Supplied information »
__________
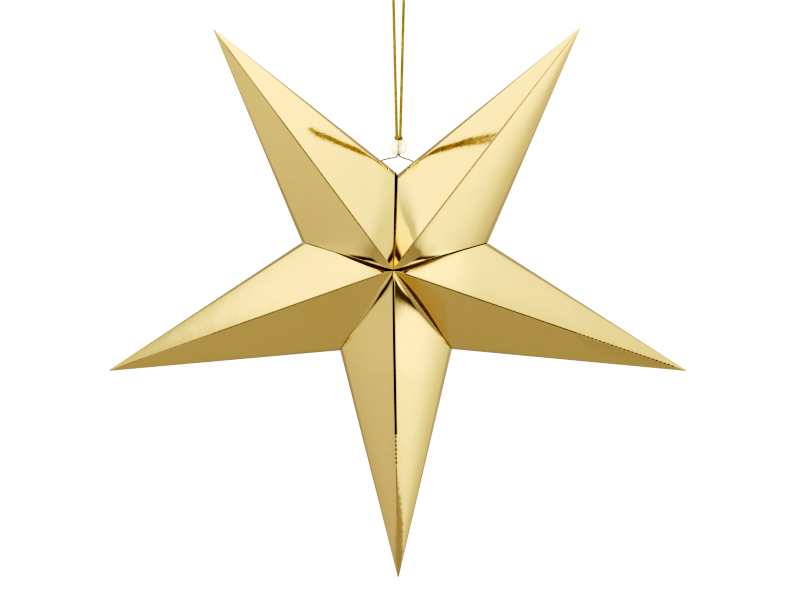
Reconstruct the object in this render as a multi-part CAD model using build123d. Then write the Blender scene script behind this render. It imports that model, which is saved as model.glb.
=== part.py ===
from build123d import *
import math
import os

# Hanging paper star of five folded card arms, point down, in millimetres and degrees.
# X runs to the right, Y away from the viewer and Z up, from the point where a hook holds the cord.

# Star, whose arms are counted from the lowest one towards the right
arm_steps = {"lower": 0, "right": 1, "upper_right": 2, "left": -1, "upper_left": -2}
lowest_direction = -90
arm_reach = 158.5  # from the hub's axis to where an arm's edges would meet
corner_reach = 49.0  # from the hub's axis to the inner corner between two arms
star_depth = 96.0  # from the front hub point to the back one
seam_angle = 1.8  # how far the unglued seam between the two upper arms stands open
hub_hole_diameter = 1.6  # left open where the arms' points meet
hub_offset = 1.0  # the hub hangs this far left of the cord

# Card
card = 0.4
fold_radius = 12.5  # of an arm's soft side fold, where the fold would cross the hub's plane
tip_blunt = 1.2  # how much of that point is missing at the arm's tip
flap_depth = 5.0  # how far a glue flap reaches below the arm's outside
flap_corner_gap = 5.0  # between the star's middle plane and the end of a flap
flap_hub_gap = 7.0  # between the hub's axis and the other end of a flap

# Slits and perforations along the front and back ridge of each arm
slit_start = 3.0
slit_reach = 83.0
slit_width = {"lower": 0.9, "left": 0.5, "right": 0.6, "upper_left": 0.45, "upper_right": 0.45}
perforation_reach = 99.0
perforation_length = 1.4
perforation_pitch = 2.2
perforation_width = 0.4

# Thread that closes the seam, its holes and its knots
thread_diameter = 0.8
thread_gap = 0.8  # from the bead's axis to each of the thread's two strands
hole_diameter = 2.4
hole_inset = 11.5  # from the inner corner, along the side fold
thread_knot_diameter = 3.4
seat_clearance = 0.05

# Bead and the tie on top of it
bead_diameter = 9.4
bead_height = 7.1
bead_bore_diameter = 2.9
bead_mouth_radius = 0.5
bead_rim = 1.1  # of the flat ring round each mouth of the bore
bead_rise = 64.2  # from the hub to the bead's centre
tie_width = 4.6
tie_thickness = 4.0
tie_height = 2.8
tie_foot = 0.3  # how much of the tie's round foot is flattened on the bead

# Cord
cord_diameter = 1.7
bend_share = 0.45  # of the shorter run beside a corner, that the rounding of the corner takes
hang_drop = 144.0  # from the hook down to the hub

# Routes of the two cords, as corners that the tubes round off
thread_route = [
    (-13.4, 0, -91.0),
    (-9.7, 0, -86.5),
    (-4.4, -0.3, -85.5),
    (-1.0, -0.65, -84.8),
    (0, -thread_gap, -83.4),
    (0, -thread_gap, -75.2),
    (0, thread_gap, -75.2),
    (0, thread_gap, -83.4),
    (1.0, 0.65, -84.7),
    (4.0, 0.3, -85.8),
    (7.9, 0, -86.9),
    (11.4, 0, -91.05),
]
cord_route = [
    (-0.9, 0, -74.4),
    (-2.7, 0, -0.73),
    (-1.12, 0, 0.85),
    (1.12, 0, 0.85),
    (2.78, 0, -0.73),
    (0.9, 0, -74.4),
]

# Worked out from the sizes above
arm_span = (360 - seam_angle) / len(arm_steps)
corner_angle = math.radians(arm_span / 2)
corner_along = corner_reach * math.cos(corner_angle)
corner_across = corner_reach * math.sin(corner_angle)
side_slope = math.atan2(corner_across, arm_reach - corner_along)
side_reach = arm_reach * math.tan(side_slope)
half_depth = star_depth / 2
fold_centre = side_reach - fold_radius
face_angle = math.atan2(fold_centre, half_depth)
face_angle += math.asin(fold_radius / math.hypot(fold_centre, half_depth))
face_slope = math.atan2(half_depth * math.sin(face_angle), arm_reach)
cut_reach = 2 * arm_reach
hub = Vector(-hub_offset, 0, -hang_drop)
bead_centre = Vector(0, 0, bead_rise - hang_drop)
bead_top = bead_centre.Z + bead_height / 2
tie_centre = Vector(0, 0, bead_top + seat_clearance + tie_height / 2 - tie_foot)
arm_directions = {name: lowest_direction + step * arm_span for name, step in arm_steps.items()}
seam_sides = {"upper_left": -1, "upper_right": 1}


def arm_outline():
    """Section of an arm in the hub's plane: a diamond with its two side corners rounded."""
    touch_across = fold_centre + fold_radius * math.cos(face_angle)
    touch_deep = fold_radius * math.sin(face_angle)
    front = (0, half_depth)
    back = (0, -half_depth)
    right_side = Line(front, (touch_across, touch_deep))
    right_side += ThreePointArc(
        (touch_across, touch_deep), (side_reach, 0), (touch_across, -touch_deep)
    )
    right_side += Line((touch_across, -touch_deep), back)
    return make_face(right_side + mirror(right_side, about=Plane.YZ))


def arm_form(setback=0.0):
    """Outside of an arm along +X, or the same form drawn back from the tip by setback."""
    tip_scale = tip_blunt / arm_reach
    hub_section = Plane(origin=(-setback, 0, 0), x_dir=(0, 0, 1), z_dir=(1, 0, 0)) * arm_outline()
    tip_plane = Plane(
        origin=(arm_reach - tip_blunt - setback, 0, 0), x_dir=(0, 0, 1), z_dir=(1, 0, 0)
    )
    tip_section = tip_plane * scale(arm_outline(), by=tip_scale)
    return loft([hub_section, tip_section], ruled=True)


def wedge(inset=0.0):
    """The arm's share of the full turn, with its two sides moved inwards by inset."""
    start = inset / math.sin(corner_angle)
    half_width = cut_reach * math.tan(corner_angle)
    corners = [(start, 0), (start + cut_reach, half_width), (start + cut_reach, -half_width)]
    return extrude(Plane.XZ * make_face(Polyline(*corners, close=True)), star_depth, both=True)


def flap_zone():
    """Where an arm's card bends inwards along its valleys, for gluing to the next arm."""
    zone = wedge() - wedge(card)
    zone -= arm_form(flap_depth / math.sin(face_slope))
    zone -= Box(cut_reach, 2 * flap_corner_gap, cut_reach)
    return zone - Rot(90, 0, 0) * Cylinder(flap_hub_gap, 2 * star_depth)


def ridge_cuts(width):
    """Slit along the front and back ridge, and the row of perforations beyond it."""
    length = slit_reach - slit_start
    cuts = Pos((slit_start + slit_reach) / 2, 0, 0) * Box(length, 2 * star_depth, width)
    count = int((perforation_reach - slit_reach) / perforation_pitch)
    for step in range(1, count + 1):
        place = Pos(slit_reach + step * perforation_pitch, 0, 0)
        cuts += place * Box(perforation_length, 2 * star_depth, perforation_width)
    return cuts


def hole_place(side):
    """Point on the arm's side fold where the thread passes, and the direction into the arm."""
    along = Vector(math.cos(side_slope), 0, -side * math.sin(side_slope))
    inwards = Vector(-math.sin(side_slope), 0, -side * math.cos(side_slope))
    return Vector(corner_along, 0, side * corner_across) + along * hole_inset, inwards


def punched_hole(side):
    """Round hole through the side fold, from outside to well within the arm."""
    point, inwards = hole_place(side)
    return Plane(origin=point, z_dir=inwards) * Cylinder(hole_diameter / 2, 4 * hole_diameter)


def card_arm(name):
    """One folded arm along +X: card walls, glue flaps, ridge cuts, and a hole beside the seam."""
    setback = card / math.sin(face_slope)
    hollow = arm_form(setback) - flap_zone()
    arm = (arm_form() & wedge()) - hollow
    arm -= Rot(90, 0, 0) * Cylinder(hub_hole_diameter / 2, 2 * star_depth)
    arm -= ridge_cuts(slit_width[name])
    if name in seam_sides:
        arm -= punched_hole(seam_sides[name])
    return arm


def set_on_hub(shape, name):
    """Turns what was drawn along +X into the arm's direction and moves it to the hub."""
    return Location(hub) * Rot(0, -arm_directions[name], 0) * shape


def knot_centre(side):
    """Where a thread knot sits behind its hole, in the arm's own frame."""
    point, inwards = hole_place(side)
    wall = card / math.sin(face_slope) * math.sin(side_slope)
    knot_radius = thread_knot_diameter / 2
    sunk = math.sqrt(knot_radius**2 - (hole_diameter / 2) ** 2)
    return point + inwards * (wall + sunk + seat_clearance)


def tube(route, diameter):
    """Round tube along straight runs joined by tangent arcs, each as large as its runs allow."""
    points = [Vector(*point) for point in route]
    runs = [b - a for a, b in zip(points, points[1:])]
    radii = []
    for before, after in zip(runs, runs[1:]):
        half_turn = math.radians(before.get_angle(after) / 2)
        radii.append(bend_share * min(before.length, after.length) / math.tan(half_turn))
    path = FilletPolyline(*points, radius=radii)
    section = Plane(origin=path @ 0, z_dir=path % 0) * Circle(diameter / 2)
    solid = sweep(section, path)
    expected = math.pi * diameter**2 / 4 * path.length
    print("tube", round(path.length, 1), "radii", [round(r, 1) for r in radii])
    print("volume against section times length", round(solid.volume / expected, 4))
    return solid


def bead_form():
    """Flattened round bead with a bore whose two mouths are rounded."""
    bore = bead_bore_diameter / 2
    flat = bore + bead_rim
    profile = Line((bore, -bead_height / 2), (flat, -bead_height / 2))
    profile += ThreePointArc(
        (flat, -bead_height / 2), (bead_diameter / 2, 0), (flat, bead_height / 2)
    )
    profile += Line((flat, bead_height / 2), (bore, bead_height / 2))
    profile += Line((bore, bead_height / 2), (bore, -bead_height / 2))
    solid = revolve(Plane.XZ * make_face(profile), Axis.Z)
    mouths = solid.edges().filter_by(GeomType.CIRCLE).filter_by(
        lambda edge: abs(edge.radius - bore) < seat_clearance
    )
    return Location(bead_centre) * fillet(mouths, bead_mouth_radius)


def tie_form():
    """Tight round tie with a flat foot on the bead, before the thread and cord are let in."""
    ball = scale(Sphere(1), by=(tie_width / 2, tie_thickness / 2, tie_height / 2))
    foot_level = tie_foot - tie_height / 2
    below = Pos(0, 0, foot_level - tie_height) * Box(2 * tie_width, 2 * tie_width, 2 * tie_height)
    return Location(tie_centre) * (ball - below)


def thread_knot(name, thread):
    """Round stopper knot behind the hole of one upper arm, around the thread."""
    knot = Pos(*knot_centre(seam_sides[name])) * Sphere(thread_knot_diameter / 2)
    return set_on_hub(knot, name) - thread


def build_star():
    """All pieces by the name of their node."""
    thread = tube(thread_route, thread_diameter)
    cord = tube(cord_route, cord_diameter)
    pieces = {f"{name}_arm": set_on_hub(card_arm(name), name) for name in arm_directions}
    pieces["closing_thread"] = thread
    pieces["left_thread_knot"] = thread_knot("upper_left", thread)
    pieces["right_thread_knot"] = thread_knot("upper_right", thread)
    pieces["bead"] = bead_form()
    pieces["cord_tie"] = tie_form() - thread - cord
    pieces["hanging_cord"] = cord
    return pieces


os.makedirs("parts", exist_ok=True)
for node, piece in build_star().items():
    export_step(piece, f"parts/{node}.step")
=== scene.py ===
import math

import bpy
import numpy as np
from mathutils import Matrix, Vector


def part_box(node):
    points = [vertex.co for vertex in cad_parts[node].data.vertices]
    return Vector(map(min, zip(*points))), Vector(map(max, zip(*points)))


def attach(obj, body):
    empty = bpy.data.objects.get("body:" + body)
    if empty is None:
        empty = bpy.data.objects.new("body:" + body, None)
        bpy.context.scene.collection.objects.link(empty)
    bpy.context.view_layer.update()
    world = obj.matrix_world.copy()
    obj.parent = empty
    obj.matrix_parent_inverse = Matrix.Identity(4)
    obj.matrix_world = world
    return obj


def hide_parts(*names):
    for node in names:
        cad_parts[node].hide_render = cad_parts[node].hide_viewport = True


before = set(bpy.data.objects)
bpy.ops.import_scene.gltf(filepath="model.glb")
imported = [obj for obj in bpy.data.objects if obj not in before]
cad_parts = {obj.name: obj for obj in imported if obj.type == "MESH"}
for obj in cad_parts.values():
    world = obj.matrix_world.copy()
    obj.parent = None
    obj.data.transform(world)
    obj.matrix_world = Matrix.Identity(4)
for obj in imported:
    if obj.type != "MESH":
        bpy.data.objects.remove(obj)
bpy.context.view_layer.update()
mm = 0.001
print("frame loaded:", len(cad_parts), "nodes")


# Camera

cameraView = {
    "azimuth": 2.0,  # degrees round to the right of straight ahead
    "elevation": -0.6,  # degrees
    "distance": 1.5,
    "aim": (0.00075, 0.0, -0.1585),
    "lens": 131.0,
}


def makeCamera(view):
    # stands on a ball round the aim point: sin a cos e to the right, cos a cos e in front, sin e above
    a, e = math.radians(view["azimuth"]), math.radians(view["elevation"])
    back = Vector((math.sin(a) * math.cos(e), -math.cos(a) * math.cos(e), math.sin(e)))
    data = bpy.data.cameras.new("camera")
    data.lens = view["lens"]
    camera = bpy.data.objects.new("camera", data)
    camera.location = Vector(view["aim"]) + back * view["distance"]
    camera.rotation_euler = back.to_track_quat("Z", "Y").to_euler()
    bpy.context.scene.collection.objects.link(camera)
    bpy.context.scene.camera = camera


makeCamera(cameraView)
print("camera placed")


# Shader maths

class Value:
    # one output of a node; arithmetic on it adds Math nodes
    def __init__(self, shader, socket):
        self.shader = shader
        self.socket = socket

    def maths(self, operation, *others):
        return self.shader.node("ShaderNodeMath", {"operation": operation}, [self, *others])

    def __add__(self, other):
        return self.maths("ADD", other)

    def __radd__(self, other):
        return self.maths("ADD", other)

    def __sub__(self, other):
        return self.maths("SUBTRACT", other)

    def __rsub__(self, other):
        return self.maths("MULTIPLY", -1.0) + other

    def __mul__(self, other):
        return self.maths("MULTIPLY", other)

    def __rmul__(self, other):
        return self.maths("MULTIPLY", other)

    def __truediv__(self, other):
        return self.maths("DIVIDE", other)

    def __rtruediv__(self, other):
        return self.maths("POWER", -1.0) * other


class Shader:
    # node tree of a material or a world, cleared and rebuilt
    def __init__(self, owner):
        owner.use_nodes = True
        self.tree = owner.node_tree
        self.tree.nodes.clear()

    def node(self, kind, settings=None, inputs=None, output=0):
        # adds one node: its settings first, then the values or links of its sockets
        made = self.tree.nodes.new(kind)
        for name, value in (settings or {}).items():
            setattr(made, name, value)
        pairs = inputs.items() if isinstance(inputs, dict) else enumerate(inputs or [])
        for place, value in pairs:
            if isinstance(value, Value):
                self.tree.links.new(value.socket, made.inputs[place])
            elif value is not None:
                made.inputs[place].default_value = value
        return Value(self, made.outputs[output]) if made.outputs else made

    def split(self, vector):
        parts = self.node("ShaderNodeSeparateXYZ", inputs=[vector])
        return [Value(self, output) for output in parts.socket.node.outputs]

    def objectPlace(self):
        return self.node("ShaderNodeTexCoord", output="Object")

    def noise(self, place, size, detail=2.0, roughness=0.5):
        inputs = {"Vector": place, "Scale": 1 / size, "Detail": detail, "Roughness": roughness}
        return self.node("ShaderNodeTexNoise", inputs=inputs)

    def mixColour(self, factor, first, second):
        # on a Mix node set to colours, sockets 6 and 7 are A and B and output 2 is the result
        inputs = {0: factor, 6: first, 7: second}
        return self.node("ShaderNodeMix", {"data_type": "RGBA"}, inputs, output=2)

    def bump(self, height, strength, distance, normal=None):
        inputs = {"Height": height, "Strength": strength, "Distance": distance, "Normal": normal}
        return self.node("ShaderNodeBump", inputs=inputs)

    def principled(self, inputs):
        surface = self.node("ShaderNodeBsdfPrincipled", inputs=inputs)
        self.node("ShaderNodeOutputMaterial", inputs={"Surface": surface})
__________
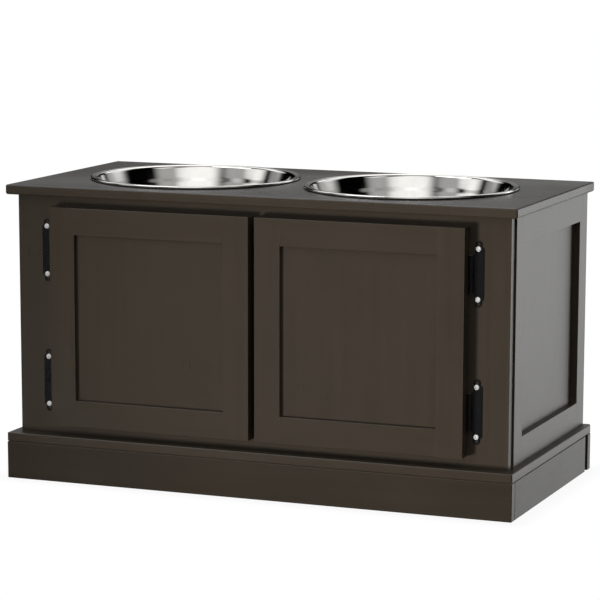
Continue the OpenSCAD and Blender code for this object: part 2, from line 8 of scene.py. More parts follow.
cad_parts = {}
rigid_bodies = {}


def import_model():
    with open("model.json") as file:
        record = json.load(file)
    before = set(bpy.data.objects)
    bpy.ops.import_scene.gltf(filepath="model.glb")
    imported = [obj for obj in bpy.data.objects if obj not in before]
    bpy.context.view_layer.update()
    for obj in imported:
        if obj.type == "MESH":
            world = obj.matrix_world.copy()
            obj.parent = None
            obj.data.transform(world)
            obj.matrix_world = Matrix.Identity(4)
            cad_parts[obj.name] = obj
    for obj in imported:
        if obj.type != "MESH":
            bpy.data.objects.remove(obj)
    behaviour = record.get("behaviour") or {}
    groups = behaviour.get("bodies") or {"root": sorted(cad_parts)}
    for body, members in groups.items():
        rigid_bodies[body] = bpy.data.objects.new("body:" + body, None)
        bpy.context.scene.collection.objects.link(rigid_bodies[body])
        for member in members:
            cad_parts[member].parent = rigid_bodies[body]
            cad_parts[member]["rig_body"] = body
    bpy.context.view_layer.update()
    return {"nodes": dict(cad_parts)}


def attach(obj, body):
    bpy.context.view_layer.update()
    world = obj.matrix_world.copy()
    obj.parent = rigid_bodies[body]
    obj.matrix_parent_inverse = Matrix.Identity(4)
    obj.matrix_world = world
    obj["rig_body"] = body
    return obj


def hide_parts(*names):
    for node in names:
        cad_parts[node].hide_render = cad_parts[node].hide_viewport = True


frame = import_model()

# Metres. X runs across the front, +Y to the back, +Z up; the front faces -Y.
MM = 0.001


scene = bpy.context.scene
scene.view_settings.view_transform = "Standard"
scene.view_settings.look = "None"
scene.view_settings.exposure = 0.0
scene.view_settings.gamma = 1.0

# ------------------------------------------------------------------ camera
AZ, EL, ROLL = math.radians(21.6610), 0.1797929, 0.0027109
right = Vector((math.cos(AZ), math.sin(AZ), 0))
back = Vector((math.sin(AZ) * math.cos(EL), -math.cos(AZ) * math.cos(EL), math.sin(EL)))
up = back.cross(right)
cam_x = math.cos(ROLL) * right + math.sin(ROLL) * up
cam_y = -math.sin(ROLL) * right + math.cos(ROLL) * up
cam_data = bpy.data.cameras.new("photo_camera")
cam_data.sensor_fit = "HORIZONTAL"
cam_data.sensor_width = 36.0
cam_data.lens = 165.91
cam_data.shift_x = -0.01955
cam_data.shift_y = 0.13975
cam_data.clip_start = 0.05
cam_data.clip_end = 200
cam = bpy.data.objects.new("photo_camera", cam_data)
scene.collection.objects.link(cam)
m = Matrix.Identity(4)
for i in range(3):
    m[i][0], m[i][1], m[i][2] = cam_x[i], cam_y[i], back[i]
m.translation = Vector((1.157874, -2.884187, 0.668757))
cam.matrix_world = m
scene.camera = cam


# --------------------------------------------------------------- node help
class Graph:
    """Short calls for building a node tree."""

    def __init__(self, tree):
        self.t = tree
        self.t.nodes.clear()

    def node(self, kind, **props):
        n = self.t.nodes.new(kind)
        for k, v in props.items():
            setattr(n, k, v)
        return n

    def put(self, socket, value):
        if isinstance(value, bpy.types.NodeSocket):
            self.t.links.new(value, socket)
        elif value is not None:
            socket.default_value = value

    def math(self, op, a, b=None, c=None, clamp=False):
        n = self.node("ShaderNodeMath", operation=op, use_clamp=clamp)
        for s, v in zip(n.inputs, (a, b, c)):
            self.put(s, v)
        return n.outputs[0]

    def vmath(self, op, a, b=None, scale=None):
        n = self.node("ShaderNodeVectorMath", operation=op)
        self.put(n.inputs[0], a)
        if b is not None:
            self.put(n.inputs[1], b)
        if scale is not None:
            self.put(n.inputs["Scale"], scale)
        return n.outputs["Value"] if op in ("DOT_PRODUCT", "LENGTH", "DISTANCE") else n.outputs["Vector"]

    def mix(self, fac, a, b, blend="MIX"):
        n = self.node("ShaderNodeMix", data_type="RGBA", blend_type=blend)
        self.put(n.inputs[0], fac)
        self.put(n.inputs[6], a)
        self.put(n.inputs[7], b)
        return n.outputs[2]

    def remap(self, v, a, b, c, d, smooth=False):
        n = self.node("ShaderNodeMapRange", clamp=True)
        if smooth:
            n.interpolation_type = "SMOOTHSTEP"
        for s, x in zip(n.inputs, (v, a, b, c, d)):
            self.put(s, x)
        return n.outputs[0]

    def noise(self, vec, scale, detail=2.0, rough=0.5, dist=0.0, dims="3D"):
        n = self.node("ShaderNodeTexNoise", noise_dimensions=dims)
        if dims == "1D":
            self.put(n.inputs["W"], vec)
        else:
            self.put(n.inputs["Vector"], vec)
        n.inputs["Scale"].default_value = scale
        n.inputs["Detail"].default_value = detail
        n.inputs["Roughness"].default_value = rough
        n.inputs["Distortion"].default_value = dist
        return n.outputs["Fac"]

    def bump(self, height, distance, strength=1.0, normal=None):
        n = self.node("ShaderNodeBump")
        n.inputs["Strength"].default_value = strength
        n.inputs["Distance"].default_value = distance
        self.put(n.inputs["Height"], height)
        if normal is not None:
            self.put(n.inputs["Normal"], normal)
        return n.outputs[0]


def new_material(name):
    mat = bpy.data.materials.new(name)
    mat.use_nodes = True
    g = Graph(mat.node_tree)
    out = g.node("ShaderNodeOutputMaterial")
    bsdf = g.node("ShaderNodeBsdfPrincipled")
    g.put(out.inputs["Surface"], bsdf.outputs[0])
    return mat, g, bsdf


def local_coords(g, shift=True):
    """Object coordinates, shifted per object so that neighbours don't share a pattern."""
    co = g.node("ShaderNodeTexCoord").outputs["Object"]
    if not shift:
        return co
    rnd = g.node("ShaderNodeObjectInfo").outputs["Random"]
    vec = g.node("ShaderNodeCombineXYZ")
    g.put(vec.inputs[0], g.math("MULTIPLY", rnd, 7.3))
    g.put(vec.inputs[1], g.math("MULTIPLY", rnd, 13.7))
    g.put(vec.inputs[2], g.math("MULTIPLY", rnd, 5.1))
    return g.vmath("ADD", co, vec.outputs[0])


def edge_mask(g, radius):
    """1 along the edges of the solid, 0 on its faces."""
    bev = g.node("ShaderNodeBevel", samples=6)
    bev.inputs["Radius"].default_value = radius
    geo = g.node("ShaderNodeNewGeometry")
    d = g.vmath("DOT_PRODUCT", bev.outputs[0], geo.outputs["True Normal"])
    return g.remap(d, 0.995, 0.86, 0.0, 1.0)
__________
Exercise » Look back at the entries above. Retype the line with "Reconstruct the object", the line with "# X runs to", and all lines in between.

Task solution »
Reconstruct the object in this render as a multi-part CAD model using build123d. Then write the Blender scene script behind this render. It imports that model, which is saved as model.glb.
=== part.py ===
from build123d import *
import math
import os

# Hanging paper star of five folded card arms, point down, in millimetres and degrees.
# X runs to the right, Y away from the viewer and Z up, from the point where a hook holds the cord.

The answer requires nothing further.